[THE PROBLEM]
For the material that follows, return exactly the lines from the one with "Write the Blender" through the one with "RIM_SETBACK = 0.4 * MM", both ends included.
--- Start of RECORDS FOR THIS EXERCISE ---
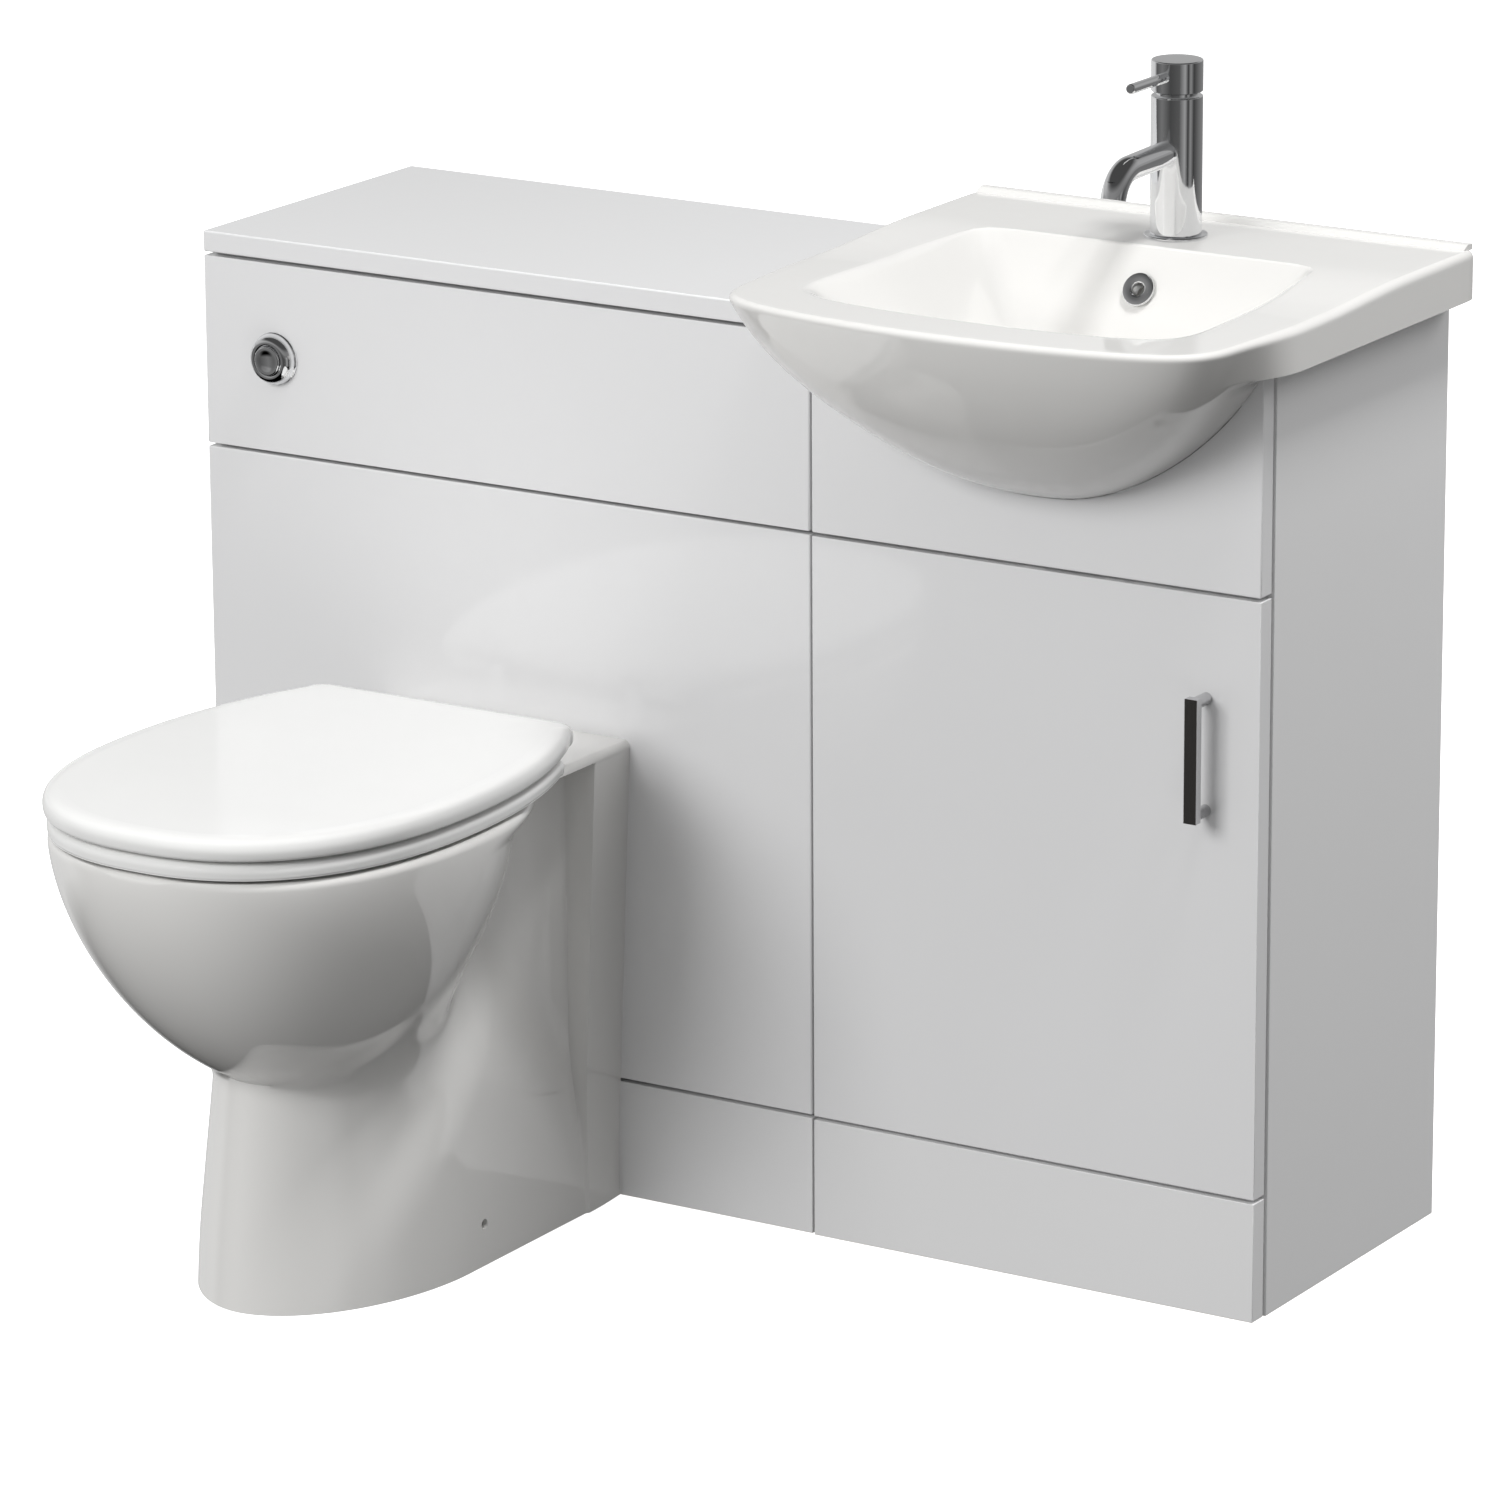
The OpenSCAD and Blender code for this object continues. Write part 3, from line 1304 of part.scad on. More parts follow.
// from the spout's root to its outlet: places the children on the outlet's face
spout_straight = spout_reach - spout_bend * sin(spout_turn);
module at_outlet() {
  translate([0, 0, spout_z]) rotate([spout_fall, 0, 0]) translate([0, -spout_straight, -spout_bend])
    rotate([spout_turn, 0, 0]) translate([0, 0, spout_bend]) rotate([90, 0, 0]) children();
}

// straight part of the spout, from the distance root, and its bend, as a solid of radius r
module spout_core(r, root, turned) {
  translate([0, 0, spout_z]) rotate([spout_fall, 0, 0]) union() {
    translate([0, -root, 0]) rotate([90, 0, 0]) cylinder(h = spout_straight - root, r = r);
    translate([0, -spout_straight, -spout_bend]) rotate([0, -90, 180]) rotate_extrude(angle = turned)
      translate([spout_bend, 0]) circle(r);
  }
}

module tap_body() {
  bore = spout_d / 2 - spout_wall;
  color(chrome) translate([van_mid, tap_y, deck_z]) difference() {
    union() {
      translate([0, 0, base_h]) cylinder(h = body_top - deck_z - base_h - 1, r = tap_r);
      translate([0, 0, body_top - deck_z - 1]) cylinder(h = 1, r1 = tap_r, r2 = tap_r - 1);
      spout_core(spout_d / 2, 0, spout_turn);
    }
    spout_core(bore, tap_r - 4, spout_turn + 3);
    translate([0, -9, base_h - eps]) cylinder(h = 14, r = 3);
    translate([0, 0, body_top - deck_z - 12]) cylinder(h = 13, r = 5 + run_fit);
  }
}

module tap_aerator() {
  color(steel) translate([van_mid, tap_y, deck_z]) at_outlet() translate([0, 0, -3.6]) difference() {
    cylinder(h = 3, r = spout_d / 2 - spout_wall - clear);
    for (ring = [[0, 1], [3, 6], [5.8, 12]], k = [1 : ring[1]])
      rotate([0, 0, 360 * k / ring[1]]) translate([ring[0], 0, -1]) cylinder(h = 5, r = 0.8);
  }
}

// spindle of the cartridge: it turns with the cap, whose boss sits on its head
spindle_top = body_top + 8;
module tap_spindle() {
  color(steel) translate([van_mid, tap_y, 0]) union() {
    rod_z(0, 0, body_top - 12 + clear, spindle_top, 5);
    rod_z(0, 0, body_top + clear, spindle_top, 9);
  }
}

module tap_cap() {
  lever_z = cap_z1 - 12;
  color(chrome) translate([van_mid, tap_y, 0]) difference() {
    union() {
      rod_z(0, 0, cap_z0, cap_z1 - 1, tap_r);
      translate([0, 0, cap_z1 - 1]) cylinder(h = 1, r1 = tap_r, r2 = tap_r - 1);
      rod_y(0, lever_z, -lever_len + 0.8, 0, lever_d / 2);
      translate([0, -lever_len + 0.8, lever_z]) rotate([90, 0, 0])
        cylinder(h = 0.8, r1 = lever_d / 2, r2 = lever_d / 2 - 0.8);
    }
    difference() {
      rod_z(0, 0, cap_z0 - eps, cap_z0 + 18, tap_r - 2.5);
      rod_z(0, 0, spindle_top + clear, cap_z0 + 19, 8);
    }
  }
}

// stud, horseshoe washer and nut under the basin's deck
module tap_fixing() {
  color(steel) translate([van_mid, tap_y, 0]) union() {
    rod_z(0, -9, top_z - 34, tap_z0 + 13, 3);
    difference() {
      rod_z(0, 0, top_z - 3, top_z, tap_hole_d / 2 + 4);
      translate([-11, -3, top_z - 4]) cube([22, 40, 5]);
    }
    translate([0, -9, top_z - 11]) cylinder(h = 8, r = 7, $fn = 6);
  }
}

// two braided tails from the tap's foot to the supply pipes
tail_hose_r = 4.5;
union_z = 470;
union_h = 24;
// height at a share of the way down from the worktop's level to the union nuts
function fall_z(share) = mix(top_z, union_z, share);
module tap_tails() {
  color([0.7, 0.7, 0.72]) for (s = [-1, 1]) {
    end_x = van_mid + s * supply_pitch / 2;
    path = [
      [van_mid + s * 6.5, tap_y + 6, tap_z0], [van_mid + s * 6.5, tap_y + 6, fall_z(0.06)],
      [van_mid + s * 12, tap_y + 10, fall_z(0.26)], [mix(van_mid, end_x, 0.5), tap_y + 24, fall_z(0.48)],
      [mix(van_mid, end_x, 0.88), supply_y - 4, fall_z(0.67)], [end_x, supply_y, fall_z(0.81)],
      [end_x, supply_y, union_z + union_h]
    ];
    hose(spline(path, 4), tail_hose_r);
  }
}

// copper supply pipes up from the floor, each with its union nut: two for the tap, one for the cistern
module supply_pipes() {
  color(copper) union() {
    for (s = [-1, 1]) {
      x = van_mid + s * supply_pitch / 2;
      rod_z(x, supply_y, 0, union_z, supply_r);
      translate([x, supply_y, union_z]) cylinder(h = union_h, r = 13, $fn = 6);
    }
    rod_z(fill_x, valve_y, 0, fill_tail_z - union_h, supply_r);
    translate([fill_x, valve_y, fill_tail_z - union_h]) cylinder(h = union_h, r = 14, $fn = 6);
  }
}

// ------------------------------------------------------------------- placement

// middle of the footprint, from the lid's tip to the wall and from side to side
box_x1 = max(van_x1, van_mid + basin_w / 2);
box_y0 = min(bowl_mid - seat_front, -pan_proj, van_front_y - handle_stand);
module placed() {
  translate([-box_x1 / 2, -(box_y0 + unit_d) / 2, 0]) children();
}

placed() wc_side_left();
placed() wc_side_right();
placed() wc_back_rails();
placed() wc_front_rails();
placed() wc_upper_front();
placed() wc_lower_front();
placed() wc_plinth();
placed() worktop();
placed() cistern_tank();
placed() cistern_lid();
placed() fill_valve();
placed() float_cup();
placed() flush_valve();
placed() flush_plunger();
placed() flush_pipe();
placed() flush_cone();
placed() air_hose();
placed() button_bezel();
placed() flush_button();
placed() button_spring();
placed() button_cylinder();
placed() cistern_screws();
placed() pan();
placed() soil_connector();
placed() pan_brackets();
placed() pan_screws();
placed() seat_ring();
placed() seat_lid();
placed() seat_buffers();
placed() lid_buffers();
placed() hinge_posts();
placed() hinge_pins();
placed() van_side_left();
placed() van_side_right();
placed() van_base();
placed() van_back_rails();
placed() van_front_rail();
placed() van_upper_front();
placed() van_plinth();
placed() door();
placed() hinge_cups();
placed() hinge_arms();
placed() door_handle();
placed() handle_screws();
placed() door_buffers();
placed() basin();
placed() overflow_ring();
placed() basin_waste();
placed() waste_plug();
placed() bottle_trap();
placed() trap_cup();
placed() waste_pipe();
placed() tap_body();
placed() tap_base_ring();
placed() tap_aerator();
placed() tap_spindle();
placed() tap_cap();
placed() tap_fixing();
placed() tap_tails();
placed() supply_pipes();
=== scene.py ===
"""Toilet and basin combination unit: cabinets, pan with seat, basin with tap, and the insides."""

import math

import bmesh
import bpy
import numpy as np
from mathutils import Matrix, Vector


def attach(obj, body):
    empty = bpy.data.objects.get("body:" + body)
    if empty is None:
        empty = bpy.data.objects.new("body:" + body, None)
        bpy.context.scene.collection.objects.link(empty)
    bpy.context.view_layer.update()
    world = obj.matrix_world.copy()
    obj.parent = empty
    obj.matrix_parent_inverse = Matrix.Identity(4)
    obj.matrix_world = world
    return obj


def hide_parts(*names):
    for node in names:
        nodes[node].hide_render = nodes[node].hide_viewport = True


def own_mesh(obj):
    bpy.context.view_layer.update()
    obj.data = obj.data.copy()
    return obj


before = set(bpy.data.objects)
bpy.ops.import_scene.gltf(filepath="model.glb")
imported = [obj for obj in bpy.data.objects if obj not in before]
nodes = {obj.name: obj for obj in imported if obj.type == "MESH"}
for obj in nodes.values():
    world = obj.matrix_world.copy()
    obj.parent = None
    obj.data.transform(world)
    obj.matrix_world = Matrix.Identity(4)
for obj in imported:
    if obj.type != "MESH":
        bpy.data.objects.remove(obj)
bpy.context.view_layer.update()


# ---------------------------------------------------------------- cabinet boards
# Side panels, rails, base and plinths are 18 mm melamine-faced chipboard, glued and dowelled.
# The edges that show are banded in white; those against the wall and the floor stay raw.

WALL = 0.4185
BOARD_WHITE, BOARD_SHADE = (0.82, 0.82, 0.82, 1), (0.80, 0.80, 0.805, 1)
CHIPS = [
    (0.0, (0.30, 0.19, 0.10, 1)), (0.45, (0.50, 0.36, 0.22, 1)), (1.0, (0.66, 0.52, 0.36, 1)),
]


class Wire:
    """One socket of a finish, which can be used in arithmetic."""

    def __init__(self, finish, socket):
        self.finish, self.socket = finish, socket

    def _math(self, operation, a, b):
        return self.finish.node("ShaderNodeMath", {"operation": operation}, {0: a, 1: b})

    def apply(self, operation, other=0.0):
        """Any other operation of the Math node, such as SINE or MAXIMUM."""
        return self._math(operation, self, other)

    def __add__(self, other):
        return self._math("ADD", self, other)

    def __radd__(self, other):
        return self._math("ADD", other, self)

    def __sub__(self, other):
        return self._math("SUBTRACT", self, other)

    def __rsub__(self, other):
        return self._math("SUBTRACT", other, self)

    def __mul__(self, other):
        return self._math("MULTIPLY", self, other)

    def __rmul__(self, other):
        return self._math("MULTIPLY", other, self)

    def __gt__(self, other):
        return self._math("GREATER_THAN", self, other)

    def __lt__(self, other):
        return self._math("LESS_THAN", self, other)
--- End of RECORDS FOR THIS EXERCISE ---
--- Start of RECORDS FOR THIS EXERCISE ---
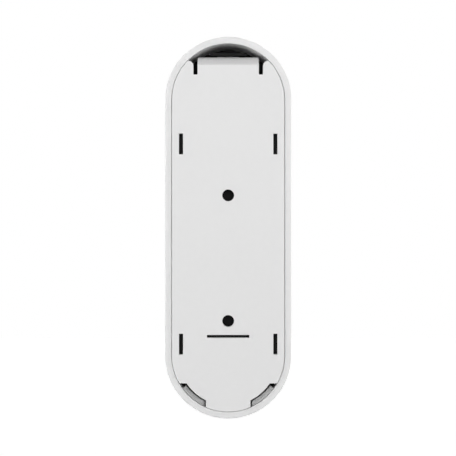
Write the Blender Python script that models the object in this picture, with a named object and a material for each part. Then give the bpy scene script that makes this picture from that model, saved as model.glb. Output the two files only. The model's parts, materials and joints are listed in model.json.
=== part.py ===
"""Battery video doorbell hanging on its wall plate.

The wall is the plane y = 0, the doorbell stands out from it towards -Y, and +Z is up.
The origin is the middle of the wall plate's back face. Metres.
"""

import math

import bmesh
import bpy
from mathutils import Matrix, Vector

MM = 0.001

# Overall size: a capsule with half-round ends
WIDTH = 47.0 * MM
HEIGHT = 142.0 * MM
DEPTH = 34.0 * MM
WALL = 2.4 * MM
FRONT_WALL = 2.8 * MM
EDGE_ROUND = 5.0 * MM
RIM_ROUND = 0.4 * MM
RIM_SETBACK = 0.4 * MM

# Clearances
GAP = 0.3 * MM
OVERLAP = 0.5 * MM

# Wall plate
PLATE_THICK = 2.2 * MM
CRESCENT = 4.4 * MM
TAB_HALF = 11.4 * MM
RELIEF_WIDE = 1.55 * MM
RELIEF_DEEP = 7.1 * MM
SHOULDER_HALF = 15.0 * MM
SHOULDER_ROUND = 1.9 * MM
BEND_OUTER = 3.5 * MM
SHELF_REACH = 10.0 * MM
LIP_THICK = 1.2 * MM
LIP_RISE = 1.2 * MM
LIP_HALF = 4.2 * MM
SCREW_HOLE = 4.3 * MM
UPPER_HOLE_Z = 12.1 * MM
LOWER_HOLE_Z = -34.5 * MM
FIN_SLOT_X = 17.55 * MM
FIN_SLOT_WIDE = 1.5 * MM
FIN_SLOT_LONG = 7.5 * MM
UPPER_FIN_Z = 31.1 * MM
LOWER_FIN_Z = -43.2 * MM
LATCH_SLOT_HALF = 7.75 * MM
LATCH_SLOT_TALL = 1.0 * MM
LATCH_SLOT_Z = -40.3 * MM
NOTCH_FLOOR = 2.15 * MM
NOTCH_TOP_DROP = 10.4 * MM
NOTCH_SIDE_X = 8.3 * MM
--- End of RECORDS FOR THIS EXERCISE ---
[ANSWER TO THE PROBLEM]
Write the Blender Python script that models the object in this picture, with a named object and a material for each part. Then give the bpy scene script that makes this picture from that model, saved as model.glb. Output the two files only. The model's parts, materials and joints are listed in model.json.
=== part.py ===
"""Battery video doorbell hanging on its wall plate.

The wall is the plane y = 0, the doorbell stands out from it towards -Y, and +Z is up.
The origin is the middle of the wall plate's back face. Metres.
"""

import math

import bmesh
import bpy
from mathutils import Matrix, Vector

MM = 0.001

# Overall size: a capsule with half-round ends
WIDTH = 47.0 * MM
HEIGHT = 142.0 * MM
DEPTH = 34.0 * MM
WALL = 2.4 * MM
FRONT_WALL = 2.8 * MM
EDGE_ROUND = 5.0 * MM
RIM_ROUND = 0.4 * MM
RIM_SETBACK = 0.4 * MM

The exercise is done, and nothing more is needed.